▶ [STATED TASK]: How many lines in the records below contain the word "this"? Give only the number.

▶ [SUPPLIED RECORDS]:
=-=-=-=-=

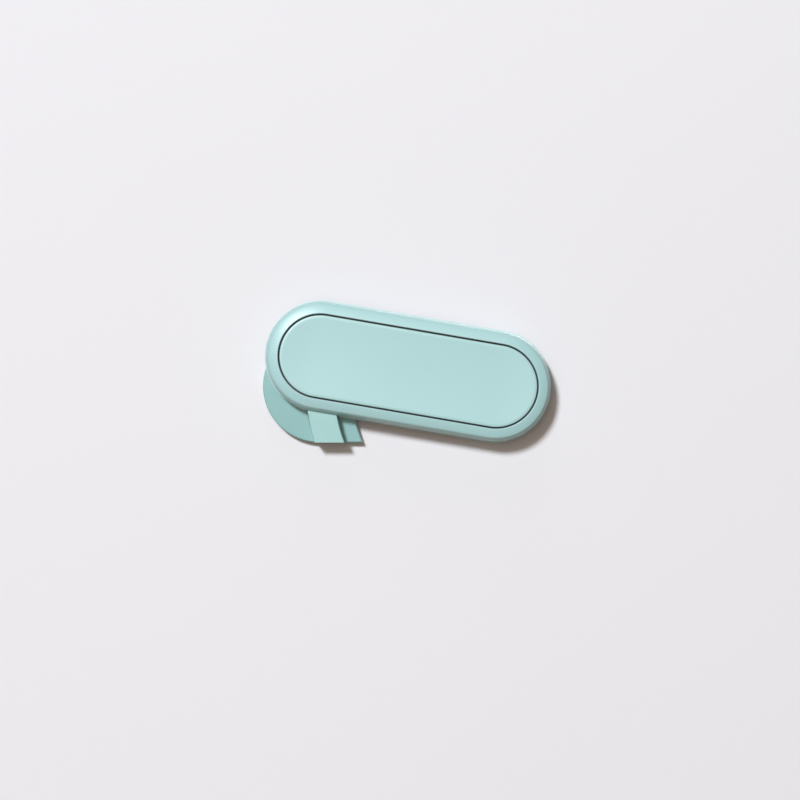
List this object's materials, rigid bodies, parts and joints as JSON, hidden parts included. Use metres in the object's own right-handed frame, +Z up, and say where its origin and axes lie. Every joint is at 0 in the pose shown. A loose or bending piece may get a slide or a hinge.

=-=-=-=-=

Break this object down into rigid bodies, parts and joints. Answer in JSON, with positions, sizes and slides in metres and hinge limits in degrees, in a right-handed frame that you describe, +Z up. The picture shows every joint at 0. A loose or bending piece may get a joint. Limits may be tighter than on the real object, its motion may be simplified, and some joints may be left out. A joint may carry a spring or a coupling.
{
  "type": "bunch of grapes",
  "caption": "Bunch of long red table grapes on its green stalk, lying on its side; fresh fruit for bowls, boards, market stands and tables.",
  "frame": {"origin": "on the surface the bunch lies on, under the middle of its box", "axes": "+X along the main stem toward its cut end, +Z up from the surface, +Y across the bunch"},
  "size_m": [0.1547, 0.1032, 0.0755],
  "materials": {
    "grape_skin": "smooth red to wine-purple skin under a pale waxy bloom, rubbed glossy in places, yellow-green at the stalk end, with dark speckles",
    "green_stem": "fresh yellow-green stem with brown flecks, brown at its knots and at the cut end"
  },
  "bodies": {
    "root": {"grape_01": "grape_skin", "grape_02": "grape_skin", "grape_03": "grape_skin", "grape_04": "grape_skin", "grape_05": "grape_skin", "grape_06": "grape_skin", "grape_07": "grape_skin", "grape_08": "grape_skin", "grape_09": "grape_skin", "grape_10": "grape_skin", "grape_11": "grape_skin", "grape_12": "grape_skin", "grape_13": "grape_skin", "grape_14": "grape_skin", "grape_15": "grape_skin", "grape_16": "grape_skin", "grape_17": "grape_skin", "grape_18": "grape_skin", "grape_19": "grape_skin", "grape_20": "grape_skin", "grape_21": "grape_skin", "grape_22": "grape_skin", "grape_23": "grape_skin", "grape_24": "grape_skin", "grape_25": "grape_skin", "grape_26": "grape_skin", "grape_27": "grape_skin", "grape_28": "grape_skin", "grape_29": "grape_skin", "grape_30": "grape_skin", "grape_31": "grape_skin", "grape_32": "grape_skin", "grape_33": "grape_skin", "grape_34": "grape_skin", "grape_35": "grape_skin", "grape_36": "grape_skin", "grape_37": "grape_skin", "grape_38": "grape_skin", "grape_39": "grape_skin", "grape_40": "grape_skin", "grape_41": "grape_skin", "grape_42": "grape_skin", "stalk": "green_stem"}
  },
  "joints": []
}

=-=-=-=-=

▶ [OUTPUT]: 2